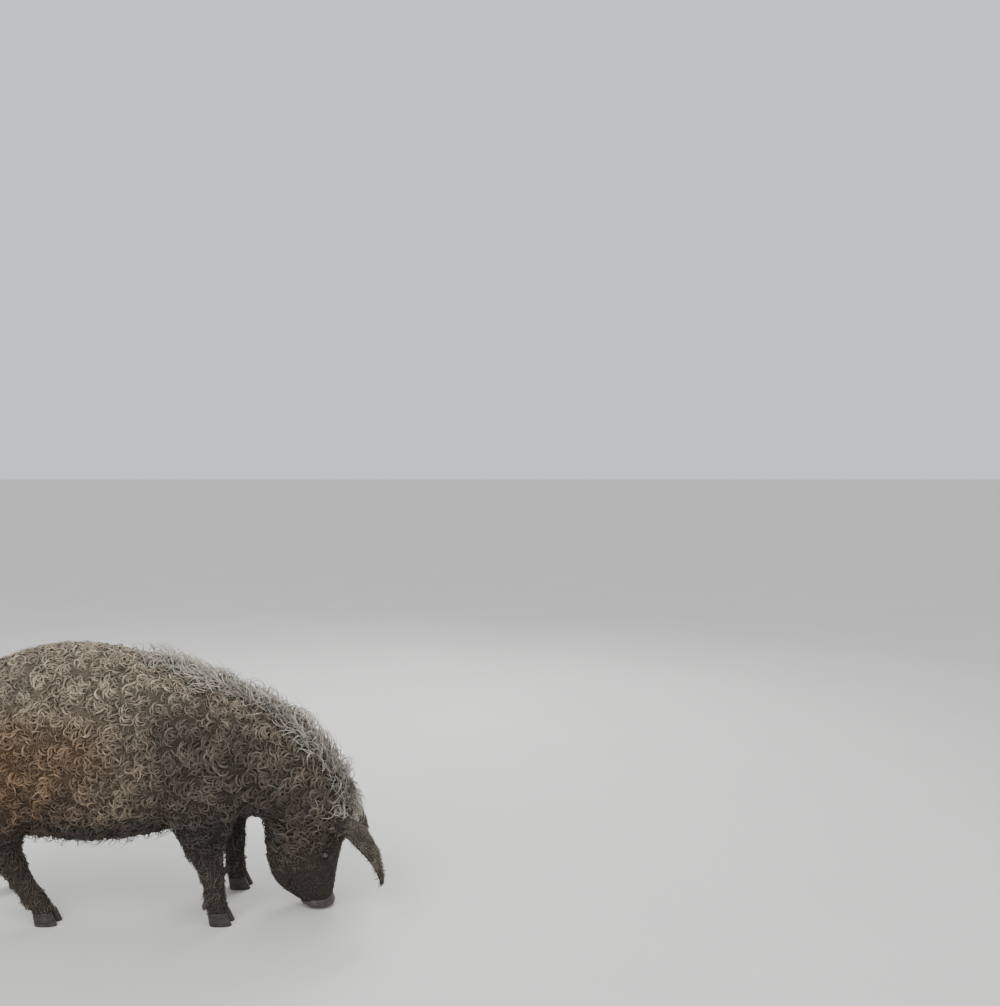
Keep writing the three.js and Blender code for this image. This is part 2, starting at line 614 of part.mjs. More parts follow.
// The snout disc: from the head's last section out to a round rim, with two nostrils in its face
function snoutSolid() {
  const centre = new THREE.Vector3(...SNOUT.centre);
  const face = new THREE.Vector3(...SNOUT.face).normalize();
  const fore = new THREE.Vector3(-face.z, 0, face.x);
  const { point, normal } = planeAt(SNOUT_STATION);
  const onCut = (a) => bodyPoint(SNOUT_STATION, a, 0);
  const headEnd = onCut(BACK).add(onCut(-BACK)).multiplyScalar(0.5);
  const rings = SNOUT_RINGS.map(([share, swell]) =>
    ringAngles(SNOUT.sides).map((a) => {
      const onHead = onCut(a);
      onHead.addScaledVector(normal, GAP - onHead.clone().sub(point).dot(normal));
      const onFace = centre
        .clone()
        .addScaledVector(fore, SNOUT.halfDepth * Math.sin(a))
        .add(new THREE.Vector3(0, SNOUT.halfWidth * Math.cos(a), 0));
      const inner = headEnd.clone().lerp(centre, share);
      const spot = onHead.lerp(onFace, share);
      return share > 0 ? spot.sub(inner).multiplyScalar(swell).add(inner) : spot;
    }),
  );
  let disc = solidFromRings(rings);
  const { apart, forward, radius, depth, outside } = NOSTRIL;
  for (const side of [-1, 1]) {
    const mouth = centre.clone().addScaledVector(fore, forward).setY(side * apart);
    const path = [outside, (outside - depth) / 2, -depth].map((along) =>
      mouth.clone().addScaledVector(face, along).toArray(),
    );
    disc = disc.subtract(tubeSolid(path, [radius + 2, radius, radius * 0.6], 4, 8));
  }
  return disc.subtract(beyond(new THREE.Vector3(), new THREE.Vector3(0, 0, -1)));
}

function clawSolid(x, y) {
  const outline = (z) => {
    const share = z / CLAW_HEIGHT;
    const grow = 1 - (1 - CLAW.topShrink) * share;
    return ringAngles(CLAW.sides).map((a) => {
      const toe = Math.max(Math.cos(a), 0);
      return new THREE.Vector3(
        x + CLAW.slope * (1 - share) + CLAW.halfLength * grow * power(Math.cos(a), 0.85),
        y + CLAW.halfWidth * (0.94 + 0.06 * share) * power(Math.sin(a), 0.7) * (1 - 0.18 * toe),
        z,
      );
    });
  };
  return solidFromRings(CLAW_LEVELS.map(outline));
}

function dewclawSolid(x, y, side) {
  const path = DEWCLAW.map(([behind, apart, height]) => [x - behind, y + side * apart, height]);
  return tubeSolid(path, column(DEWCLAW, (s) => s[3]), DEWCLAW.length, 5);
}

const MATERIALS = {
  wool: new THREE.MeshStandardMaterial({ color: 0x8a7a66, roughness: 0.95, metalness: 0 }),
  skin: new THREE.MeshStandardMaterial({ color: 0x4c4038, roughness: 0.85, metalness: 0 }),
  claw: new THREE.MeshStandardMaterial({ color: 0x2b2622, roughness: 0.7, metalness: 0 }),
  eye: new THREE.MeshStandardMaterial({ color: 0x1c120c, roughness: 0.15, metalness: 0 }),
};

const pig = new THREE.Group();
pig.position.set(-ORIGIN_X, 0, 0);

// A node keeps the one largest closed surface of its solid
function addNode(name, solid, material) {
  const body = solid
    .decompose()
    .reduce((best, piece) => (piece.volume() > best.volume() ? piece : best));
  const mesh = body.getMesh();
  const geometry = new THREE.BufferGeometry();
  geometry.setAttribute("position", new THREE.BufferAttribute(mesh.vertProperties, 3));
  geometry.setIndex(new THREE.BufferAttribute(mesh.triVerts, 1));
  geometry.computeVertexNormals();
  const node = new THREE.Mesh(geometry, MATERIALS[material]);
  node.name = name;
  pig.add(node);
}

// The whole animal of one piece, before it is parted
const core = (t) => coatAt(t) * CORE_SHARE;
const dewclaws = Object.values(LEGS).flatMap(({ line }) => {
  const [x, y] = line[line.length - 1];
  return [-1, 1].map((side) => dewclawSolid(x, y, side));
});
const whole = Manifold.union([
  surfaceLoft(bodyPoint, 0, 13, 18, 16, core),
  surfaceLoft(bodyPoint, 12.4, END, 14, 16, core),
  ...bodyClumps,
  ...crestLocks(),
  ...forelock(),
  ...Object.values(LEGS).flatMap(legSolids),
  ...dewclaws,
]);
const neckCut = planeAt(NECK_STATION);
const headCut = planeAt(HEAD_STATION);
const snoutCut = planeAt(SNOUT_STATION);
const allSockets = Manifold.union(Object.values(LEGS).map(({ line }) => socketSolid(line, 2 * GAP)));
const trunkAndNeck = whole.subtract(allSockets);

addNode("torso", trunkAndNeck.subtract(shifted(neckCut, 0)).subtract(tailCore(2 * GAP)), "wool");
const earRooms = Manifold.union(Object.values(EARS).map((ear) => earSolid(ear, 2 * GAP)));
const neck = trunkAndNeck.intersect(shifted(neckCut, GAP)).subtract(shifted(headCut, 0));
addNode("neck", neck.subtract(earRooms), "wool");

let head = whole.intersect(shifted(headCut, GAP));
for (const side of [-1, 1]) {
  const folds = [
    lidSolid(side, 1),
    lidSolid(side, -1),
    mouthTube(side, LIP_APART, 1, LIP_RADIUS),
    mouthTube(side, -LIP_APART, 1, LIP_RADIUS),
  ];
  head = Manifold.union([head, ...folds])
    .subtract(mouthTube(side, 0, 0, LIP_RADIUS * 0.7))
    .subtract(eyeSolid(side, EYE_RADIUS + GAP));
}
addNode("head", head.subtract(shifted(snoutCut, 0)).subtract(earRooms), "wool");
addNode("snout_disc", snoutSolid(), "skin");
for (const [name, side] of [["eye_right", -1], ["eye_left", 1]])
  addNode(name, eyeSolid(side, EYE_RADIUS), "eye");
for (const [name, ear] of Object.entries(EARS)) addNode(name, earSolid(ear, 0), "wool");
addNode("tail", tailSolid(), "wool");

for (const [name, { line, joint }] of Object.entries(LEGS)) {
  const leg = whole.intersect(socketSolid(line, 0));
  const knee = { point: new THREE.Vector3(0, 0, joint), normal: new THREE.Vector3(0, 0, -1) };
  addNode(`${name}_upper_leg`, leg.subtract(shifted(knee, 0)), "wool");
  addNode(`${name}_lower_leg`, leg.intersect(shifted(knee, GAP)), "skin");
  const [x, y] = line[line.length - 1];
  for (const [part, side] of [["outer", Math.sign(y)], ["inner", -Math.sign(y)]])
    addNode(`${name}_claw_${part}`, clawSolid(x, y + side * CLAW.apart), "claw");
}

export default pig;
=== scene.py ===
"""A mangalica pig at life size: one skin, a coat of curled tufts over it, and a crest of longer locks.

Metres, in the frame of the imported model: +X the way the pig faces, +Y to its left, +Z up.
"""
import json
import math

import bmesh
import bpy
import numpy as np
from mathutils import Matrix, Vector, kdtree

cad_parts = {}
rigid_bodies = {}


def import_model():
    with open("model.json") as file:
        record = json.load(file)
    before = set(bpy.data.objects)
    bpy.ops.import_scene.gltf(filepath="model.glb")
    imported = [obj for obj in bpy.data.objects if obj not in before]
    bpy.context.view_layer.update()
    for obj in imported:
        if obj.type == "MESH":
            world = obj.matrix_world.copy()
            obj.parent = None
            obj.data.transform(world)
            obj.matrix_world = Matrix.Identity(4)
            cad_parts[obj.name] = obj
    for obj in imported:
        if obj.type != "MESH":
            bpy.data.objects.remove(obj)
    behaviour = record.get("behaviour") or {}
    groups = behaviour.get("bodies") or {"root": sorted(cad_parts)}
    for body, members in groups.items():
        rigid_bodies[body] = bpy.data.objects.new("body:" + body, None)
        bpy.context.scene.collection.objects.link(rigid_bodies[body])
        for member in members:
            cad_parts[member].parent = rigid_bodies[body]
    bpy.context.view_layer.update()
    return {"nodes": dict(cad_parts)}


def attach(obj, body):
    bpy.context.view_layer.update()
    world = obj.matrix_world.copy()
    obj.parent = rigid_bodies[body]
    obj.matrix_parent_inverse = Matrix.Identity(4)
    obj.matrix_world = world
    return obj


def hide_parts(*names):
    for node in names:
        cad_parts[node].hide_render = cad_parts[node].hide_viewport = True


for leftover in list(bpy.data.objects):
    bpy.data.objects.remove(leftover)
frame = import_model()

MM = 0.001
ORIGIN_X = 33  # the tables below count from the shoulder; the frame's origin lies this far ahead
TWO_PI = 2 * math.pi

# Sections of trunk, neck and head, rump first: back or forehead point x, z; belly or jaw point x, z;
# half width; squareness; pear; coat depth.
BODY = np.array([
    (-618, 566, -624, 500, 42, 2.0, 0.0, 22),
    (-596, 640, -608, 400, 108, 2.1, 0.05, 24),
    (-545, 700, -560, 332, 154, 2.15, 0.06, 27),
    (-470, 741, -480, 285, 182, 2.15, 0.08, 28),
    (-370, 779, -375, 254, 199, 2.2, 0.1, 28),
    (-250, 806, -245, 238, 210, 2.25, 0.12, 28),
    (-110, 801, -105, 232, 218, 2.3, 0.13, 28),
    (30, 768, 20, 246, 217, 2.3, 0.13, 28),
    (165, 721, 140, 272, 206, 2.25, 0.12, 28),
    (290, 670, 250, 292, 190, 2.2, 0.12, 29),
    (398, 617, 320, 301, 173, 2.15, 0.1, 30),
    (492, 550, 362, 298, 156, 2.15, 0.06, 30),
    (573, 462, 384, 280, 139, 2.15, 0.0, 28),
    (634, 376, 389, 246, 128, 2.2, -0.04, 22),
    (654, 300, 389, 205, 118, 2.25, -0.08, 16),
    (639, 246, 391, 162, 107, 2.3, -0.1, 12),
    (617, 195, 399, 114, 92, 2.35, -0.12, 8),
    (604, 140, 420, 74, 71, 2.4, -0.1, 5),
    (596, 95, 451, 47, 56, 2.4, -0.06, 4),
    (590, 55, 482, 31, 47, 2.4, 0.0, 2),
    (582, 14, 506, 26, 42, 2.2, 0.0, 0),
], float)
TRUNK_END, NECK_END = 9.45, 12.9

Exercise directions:
Of the lines above, extract only those from the line with "for member in" to the line with "cad_parts[node].hide_render = cad_parts[node].hide_viewport", both included, exactly as written.

Result of the exercise:
        for member in members:
            cad_parts[member].parent = rigid_bodies[body]
    bpy.context.view_layer.update()
    return {"nodes": dict(cad_parts)}


def attach(obj, body):
    bpy.context.view_layer.update()
    world = obj.matrix_world.copy()
    obj.parent = rigid_bodies[body]
    obj.matrix_parent_inverse = Matrix.Identity(4)
    obj.matrix_world = world
    return obj


def hide_parts(*names):
    for node in names:
        cad_parts[node].hide_render = cad_parts[node].hide_viewport = True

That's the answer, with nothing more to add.